Publication -  פרסומים

Conviction of Companies and their Superior Officers in an Envelope Cartel

August 14, 2007

The District Court in Jerusalem has convicted four companies and six of their superior
officers for taking active part in an envelope cartel between 1995 and 2002

Israel’s Restrictive Trade Practices Law was amended in 2000 to include the offence of violating the law under so-called severe circumstances. Severe circumstances are those under which significant harm to competition might be caused by one or more of the following: (i) the market share and the position of the accused in the market influenced by the offence; (ii) the term of the offence; (iii) the damage that was caused or that is expected to be caused to public welfare as a result of the offence; and (iv) the benefits that the accused had as a result of the offence. Severe circumstances allow courts to impose five years of imprisonment instead of three years for ‘regular’ antitrust offences.

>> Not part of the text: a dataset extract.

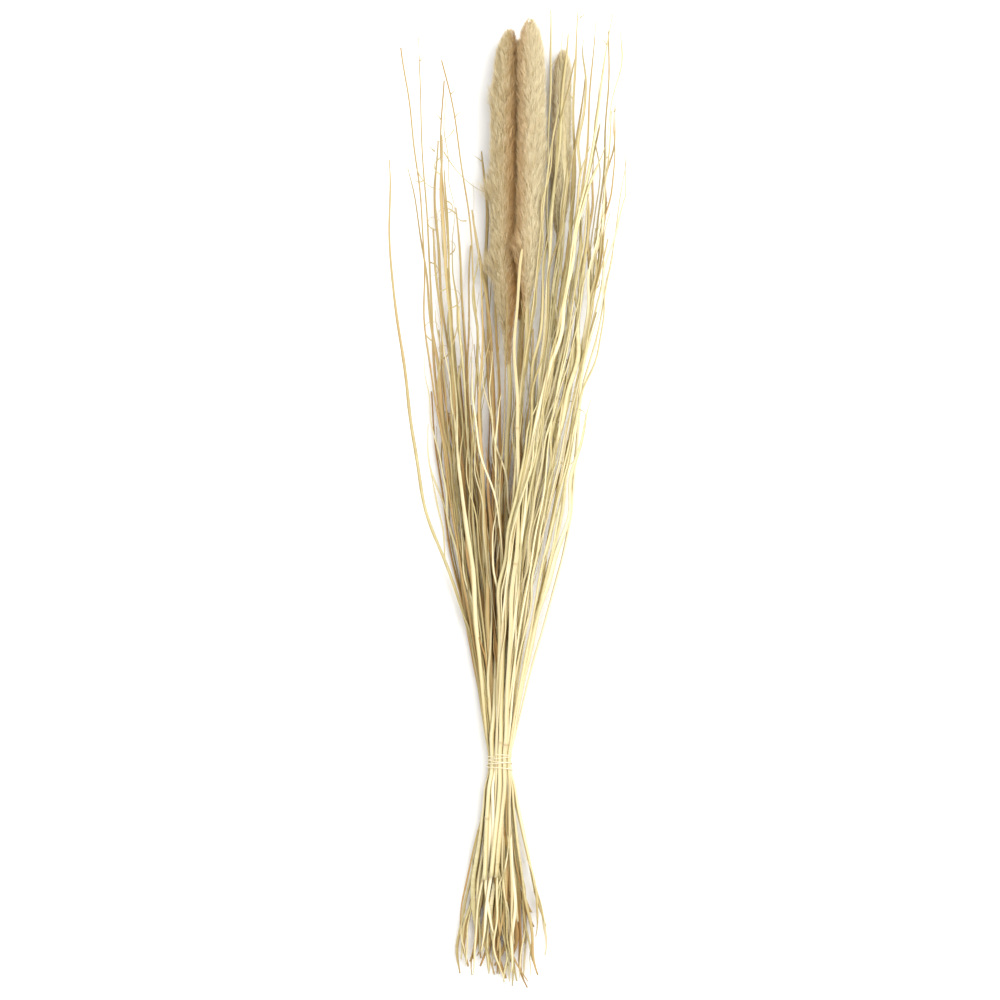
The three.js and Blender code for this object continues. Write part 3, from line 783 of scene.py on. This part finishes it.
class FOXTAIL_OT_blades(bpy.types.Operator):
    """Make the thin loose blades among the stems"""

    bl_idname = "foxtail.blades"
    bl_label = "Loose blades"

    def execute(self, context):
        look = context.scene.foxtail_straw
        material = straw_material(look)
        inner = [name for name in STEMS if "outer" not in name]
        left, middle, right, under = ([name for name in inner if name.startswith(key)]
                                      for key in ("left", "middle", "right", "under"))
        tall = ["right_tall_stem", "right_crossing_stem", "right_bowed_stem", "right_forked_stem",
                "right_broad_blade"]
        rng = np.random.default_rng(300)
        # Of each kind: the stems it follows, how many, lengths, starts, drift and half width in millimetres,
        # tones, and how much it rises as it drifts.
        groups = {
            "left": [(left, 18, (200, 470), (20, 240), 11, 1.3, (0.25, 0.85), 0.3),
                     (left, 9, (230, 340), (8, 60), 7, 2.0, (0.3, 0.8), 0.2)],
            # The first kind are dark brown blades laid low in the hollow between the left and right stems:
            # painted shade of that hollow.
            "inner": [(middle + under, 30, (170, 280), (8, 90), 9, 2.6, (0.0, 0.14), -0.3),
                      (middle, 16, (200, 420), (20, 200), 10, 1.3, (0.3, 0.8), 0.2)],
            "tall": [(tall, 12, (300, 460), (150, 330), 9, 2.7, (0.25, 0.9), 0.5),
                     (["right_tall_stem", "crossing_blade"], 3, (220, 330), (330, 420), 6, 2.2,
                      (0.12, 0.2), 0.5)],
            "crossing": [(left[:6] + middle, 12, (200, 320), (60, 190), 26, 1.5, (0.6, 1.0), 0.5)],
            "right": [(right, 32, (220, 480), (20, 260), 11, 1.3, (0.3, 0.9), 0.3),
                      (right, 18, (230, 340), (8, 60), 7, 2.1, (0.45, 0.9), 0.2)],
            "foot": [(right + left + middle, 40, (50, 140), (-222, -120), 8, 1.3, (0.2, 0.9), 0.1),
                     # The second kind are dark brown blades laid low among the foot's strands: painted shade
                     # between them.
                     (under + middle, 12, (110, 160), (-190, -125), 4, 2.2, (0.0, 0.2), -0.6)],
        }
        for name, kinds in groups.items():
            shape = Shape()
            for names, count, lengths, starts, drift, half_width, tones, lift in kinds:
                lengths, starts = (tuple(value * MM for value in pair) for pair in (lengths, starts))
                loose_blades(shape, rng, names, count, lengths, starts, drift * MM, half_width * MM,
                             tones, lift)
            put(shape.make(f"loose_blades_{name}", [material]), "straw")
        return {"FINISHED"}


# Tendrils and twigs: where each springs from, in millimetres across and along from the binding's middle,
# the way it sets off in degrees from +Y towards +X, its length in millimetres, and how many degrees it turns.
TENDRILS = [
    ((-28, 633), -150, 26, 60), ((-86, 594), 160, 48, -110), ((-55, 612), 150, 85, -60),
    ((-35, 541), 250, 16, 120), ((108, 370), -140, 45, 170), ((-66, 420), -60, 38, 230),
    ((-60, 402), 60, 30, -260), ((-45, 290), 100, 30, 240), ((68, 400), -70, 42, -230),
    ((72, 352), 80, 34, 250), ((58, 340), -100, 30, 150), ((-70, 500), 100, 26, 200),
    ((-62, 532), -80, 30, 260), ((-48, 507), 60, 28, -240), ((-55, 562), 110, 24, 220),
    ((-45, 547), -40, 34, -200), ((-70, 582), -120, 22, 250), ((-66, 470), 80, 36, -250),
    ((-40, 640), 20, 20, 120), ((-58, 585), -60, 30, 230), ((-52, 452), 70, 34, -190),
    ((60, 300), 120, 28, -200), ((-40, 350), -110, 36, 200), ((86, 470), 60, 30, -210),
]
TWIGS = [
    ((53, 690), 25, 14, 10), ((88, 742), 60, 16, 8), ((104, 712), -35, 14, -10),
    ((111, 648), 40, 9, 12), ((-62, 640), -35, 16, -15), ((-67, 600), 40, 14, 10),
    ((-64, 610), -50, 12, 12), ((-20, 600), -55, 12, 5), ((-80, 700), 35, 12, 5),
    ((-48, 665), 45, 14, -8), ((76, 660), -40, 12, 8), ((100, 600), 45, 13, -10),
]


def curl(shape, start, bearing, size, turn, rng, half_width):
    """One thin tendril or twig that springs from the stem nearest to start and curls as it goes."""
    x, y = (value * MM for value in start)
    stems = guide_at(y)
    nearest = stems[np.abs(stems[:, 0] - WAIST[0] - x).argmin()]
    steps = max(8, int(size / 2))
    heading = np.radians(bearing + turn * np.linspace(0, 1, steps) ** 1.5)
    stride = size * MM / steps
    path = np.empty((steps, 3))
    path[:, 0] = nearest[0] + np.cumsum(np.sin(heading)) * stride
    path[:, 1] = y + WAIST[1] + np.cumsum(np.cos(heading)) * stride
    path[:, 2] = nearest[1] + np.linspace(0, 1, steps) * rng.uniform(-2, 6) * MM
    path[:, 2] = np.clip(path[:, 2], 1 * MM, CAD_BOX[1][2] - 1 * MM)
    taper = half_width * (1 - 0.7 * np.linspace(0, 1, steps))
    shape.sweep(path, taper, taper * 0.55, np.linspace(0, 2, steps), float(rng.uniform(0.18, 0.5)), sides=6)


class FOXTAIL_OT_tendrils(bpy.types.Operator):
    """Make the curled tendrils and the short twigs"""

    bl_idname = "foxtail.tendrils"
    bl_label = "Tendrils and twigs"

    def execute(self, context):
        material = straw_material(context.scene.foxtail_straw)
        for name, places, width in (("tendrils", TENDRILS, 0.7 * MM), ("twigs", TWIGS, 0.7 * MM)):
            rng = np.random.default_rng(len(places))
            shape = Shape()
            for start, bearing, size, turn in places:
                curl(shape, start, bearing, size, turn, rng, width)
            put(shape.make(name, [material]), "straw")
        return {"FINISHED"}


WRAPS = (  # of each wrap: turns, its first and last place along the binding from -1 to 1, and its bearing
    (1.5, 0.9, -0.2, 3.3), (1.0, 0.5, 0.7, 2.0), (1.0, -0.3, 0.3, 4.2), (1.0, 0.0, -0.6, 1.0),
    (1.5, -0.8, 0.1, 5.0))


class FOXTAIL_OT_binding(bpy.types.Operator):
    """Make the twine wound round the waist"""

    bl_idname = "foxtail.binding"
    bl_label = "Binding"

    def execute(self, context):
        material = cord_material(context.scene.foxtail_binding)
        low, high = (np.array(corner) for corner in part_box("binding"))
        shape = Shape()
        for i, (turns, begin, finish, bearing) in enumerate(WRAPS):
            share = np.linspace(0, 1, int(turns * 60) + 1)
            angle = 2 * math.pi * turns * share + bearing
            reach = (high[0] - low[0]) / 2 - (0.95 - 0.06 * i) * MM
            along = WAIST[1] + (begin + (finish - begin) * share) * (high[1] - low[1]) * 0.95
            across, up = WAIST[0] + reach * np.cos(angle), WAIST[2] + reach * np.sin(angle)
            path = np.stack([across, along, up], axis=1)
            side, _ = frames_along(path)
            outward = np.stack([np.cos(angle), np.zeros_like(angle), np.sin(angle)], axis=1)
            tangent = unit(np.gradient(path, axis=0))
            turned = np.einsum("ij,ij->i", np.cross(side, outward), tangent)
            roll = np.arctan2(turned, np.einsum("ij,ij->i", side, outward)) + math.pi / 2
            path[:, 1] += wander(np.random.default_rng(i), distances(path), 0.06) * 0.5 * MM
            wide = np.full(len(path), 0.5 * MM)
            shape.sweep(path, wide, wide * 0.35, -roll, 0.85, sides=8)
        put(shape.make("twine_binding", [material]), "binding", "binding")
        return {"FINISHED"}


class FOXTAIL_OT_stage(bpy.types.Operator):
    """Make the floor, the lights and the camera"""

    bl_idname = "foxtail.stage"
    bl_label = "Stage"

    def execute(self, context):
        look = context.scene.foxtail_stage
        mesh = bpy.data.meshes.new("floor")
        half = 6.0
        corners = [(-half, -half, 0), (half, -half, 0), (half, half, 0), (-half, half, 0)]
        mesh.from_pydata(corners, [], [(0, 1, 2, 3)])
        nodes = Nodes("pale_floor")
        mesh.materials.append(nodes.finish(Base_Color=look.floor, Roughness=0.9, Specular_IOR_Level=0.1))
        floor = bpy.data.objects.new("floor", mesh)
        context.scene.collection.objects.link(floor)
        self.lamp("key", (1.05, 0.6, 2.1), look.key, 1.9)
        self.lamp("fill", (-1.4, 0.2, 2.1), look.key * 0.16, 1.6)
        world = context.scene.world or bpy.data.worlds.new("sky")
        context.scene.world = world
        world.use_nodes = True
        world.node_tree.nodes["Background"].inputs["Color"].default_value = (1, 1, 1, 1)
        world.node_tree.nodes["Background"].inputs["Strength"].default_value = look.sky
        camera = bpy.data.cameras.new("camera")
        camera.lens = look.lens
        camera.sensor_width = 36
        camera.clip_end = 50
        eye = bpy.data.objects.new("camera", camera)
        height = look.field * look.lens / camera.sensor_width + WAIST[2]
        eye.location = (WAIST[0], WAIST[1] + 262 * MM, height)
        context.scene.collection.objects.link(eye)
        context.scene.camera = eye
        context.scene.view_settings.view_transform = "Standard"
        return {"FINISHED"}

    def lamp(self, name, place, power, size):
        """A square soft light aimed at the bundle's middle."""
        light = bpy.data.lights.new(name, "AREA")
        light.energy = power
        light.size = size
        obj = bpy.data.objects.new(name, light)
        obj.location = place
        aim = -np.array(place)
        tilt = math.acos(-aim[2] / np.linalg.norm(aim))
        obj.rotation_euler = (tilt, 0, math.atan2(aim[1], aim[0]) - math.pi / 2)
        bpy.context.scene.collection.objects.link(obj)


PIECES = (FOXTAIL_OT_stems, FOXTAIL_OT_plumes, FOXTAIL_OT_blades, FOXTAIL_OT_tendrils, FOXTAIL_OT_binding,
          FOXTAIL_OT_stage)


class FOXTAIL_PT_panel(bpy.types.Panel):
    """The bundle's settings and the operators that make it"""

    bl_idname = "FOXTAIL_PT_panel"
    bl_label = "Dried foxtail bundle"
    bl_space_type = "VIEW_3D"
    bl_region_type = "UI"
    bl_category = "Foxtail"

    def draw(self, context):
        for group in SETTINGS:
            settings = getattr(context.scene, group)
            for key in settings.bl_rna.properties.keys():
                if key not in ("rna_type", "name"):
                    self.layout.prop(settings, key)
        for piece in PIECES:
            self.layout.operator(piece.bl_idname)


SETTINGS = {
    "foxtail_straw": FoxtailStraw,
    "foxtail_plume": FoxtailPlume,
    "foxtail_binding": FoxtailBinding,
    "foxtail_stage": FoxtailStage,
}


def register():
    for cls in (*SETTINGS.values(), *PIECES, FOXTAIL_PT_panel):
        bpy.utils.register_class(cls)
    for name, cls in SETTINGS.items():
        setattr(bpy.types.Scene, name, PointerProperty(type=cls))


def unregister():
    for name in SETTINGS:
        delattr(bpy.types.Scene, name)
    for cls in (FOXTAIL_PT_panel, *reversed(PIECES), *reversed(SETTINGS.values())):
        bpy.utils.unregister_class(cls)


def main():
    register()
    bpy.ops.foxtail.stems()
    bpy.ops.foxtail.plumes()
    bpy.ops.foxtail.blades()
    bpy.ops.foxtail.tendrils()
    bpy.ops.foxtail.binding()
    bpy.ops.foxtail.stage()


if __name__ == "__main__":
    main()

The first indictment of parties accused of being part of a cartel under severe circumstances was submitted to the district court in Jerusalem in May 2004. According to the indictment, three major local envelope manufacturers and their superior officers ran a cartel from 1995 until it was exposed in October 2002. The companies and officers were accused of coordinating public tenders, including governmental tenders, tenders published by the postal authority, major telecoms companies, the national electricity company, banks, credit-card companies, universities and other institutions. The indictment was also issued against a fourth company which imports envelopes to Israel; it was accused of receiving payment from the other three companies to stop importing envelopes to Israel during 1997 and 1998.

In a detailed decision published in early July, the district court convicted the accused of most of the claims in the indictment. It held that the three local manufacturers had divided tenders and clients among themselves under a quantity mechanism, by coordinating their proposals in different tenders and the rate of discounts proposed to different major clients. The court also stated that the companies met to examine whether there were deviations between the actual winnings in the tenders and the mechanism they used to divide the tenders. If differences were found, they were balanced by transferring work from one company to another. The court also convicted the parties of paying the fourth company (the importer) for stopping the import of envelopes to Israel during 1997 and 1998.

However, the court held that the Israeli Antitrust Authority’s argument that the parties’ aggregate market share was around 80 per cent had not been proved. Consequently it decided not to convict the parties for being members of a cartel under severe circumstances, but rather as members of a ‘regular’ cartel. The penalties will be decided within a few months.

The authority provided information to show that immediately after the cartel was exposed on October 2002, the price of envelopes in public tenders dropped significantly. The authority believes that this is an indication of the significant damages that resulted from the cartel.